Jonathan B. Wight, from the University of Richmond, noted that Evensky built "a strong case for allowing Smith's faith and optimism to derive from" a belief in a benevolent deity, while acknowledging that Evensky himself conceded the logic of Smith's system does not strictly require one. Wight considered the work an ambitious and worthy undertaking that distills the essence of Smith's ethical model and applies it to markets, laws, and culture. He found the final section on modern economics the most accessible for general readers, especially the argument that Gary Becker's utility maximization framework cannot resolve the question of social cohesion. Wight believed that while the book occasionally investigates more deeply than necessary into certain subjects, "newcomers as well as authorities on Smith will find Evensky's treatment of the subject always fresh, accessible, and nuanced."

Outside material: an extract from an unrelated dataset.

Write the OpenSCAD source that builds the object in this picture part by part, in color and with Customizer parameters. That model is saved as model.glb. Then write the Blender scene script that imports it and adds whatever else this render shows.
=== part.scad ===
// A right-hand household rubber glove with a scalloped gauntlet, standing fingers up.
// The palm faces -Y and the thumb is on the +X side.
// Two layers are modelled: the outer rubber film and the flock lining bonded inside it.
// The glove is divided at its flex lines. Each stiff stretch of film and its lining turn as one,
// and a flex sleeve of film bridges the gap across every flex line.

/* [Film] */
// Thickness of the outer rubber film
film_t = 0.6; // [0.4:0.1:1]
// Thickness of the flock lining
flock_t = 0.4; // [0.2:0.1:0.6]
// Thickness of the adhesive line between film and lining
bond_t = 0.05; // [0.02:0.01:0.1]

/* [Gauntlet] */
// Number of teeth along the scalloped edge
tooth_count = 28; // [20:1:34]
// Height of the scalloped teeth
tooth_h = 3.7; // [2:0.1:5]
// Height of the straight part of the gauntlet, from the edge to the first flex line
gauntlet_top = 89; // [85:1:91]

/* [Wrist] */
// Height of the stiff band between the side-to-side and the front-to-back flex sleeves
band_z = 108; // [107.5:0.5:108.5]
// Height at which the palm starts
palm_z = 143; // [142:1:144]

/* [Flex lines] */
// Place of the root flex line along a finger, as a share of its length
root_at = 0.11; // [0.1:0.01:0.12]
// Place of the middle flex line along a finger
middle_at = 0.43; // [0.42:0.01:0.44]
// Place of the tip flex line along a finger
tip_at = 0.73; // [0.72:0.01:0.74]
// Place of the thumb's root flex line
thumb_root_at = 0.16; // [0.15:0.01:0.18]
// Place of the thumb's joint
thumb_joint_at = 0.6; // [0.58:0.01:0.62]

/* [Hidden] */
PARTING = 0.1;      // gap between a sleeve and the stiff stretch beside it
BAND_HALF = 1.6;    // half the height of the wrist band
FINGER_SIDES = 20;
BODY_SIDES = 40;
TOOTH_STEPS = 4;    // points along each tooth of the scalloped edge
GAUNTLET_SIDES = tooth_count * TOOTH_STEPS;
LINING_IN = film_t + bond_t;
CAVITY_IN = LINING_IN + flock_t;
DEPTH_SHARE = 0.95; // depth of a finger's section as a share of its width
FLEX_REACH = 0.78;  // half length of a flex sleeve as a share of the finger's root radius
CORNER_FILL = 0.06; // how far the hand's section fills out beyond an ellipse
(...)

John F. Henry, from the Levy Economics Institute, called the work "intriguing, thoughtful, and thought-provoking, though not always compelling." Henry suggested that readers should pair the book with Samuel Fleischacker's and James Alvey's recent studies of Smith for a fuller picture. He found Evensky's demonstration that Smith's optimistic prospects for capitalism were contingent on a well-ordered society to be convincing, though he felt Evensky should have gone further into Smith's reservations about capitalism's future. Henry noted with some surprise Evensky's extended treatment of James Buchanan's work in the final chapters but acknowledged the logic of the connection, and he thought that readers of the Journal of Economic Issues "will find much that is favorably disposed to the institutionalist perspective and much to critique."